* _EXERCISE REQUIREMENTS_
Reproduce exactly the final portion of the data: every line from the one containing "Model this object" through the last line, inclusive.

* _DATA FOR PROCESSING_
☆ ☆ ☆ ☆ ☆ ☆ ☆

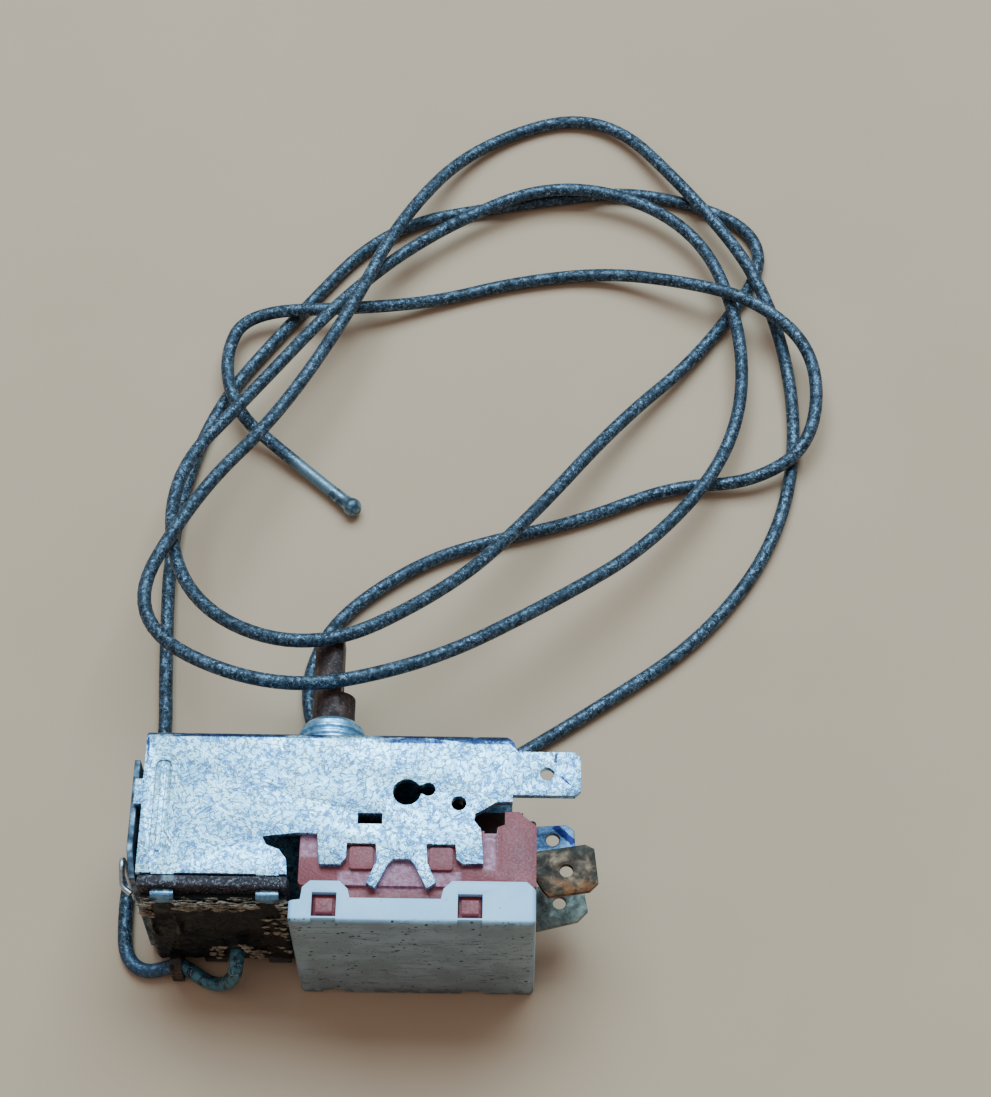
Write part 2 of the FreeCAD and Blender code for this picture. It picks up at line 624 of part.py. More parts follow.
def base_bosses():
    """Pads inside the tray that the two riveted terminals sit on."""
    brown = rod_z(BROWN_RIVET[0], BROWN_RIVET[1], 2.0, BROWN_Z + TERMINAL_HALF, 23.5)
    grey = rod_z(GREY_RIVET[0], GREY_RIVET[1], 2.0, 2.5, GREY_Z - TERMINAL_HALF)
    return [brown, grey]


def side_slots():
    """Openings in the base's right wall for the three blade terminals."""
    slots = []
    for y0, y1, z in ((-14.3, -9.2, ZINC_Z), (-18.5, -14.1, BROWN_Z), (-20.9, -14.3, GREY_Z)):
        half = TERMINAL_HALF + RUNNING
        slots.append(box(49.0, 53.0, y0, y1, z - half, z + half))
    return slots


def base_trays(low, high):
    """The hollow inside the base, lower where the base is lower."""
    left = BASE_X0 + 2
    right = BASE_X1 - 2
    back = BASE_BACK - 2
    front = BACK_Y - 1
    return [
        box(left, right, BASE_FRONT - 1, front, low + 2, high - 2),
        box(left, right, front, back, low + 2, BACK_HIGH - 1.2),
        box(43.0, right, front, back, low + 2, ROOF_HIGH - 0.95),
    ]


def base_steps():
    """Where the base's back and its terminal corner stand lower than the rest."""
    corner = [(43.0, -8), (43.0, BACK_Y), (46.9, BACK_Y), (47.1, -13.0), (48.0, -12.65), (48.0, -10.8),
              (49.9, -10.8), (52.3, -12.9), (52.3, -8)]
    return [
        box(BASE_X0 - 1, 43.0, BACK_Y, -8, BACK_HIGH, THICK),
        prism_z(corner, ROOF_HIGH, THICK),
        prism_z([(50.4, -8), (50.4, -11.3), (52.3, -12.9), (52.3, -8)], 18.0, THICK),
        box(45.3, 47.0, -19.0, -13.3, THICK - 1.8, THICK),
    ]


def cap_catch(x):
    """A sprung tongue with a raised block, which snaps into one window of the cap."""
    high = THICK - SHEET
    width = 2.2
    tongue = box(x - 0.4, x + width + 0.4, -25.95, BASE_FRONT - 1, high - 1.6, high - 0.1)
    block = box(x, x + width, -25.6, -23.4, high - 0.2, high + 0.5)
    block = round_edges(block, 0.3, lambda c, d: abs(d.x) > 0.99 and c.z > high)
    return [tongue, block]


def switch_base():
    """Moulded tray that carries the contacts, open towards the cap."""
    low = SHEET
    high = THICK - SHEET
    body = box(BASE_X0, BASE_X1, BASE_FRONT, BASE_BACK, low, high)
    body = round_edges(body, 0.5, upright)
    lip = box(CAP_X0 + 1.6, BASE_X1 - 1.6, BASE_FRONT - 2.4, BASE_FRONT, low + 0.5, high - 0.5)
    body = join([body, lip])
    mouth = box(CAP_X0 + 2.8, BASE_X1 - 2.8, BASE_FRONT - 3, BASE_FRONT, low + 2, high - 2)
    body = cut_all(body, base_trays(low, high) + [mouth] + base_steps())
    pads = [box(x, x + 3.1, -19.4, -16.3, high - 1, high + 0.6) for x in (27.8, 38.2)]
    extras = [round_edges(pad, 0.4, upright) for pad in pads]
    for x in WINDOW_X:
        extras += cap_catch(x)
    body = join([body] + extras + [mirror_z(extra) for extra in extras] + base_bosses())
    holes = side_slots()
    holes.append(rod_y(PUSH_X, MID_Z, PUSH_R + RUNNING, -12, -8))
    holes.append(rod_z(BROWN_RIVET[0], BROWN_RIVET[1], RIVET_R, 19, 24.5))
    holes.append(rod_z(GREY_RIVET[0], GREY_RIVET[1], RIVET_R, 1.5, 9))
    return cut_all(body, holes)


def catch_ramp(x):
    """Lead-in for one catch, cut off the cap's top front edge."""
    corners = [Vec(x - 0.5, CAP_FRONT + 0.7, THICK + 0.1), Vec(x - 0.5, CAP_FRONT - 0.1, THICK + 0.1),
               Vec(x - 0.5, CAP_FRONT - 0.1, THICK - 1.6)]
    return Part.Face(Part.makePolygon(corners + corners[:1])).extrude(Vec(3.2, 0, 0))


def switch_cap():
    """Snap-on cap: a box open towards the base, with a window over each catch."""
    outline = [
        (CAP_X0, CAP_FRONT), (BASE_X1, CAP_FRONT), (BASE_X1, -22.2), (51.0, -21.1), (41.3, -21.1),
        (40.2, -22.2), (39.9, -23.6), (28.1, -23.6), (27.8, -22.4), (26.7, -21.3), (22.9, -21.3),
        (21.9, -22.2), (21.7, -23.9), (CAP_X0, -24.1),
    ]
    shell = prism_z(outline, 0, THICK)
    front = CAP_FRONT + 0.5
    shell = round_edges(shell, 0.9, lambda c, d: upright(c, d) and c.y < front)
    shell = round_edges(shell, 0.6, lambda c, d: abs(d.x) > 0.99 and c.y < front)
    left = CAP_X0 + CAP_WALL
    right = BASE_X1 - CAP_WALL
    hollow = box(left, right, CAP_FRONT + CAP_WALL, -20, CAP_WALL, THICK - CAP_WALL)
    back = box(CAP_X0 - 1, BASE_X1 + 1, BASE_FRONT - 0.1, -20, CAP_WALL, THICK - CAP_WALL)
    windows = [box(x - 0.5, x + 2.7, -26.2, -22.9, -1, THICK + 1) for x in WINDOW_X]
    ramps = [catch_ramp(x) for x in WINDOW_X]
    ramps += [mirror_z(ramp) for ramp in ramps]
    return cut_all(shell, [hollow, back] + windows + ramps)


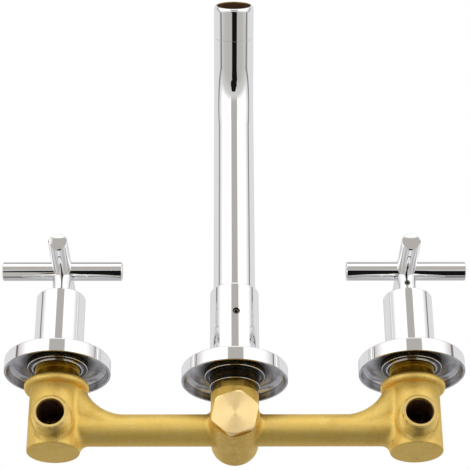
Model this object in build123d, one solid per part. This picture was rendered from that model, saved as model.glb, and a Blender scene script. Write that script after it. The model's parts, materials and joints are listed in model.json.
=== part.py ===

☆ ☆ ☆ ☆ ☆ ☆ ☆

* _RESPONSE BELOW_
Model this object in build123d, one solid per part. This picture was rendered from that model, saved as model.glb, and a Blender scene script. Write that script after it. The model's parts, materials and joints are listed in model.json.
=== part.py ===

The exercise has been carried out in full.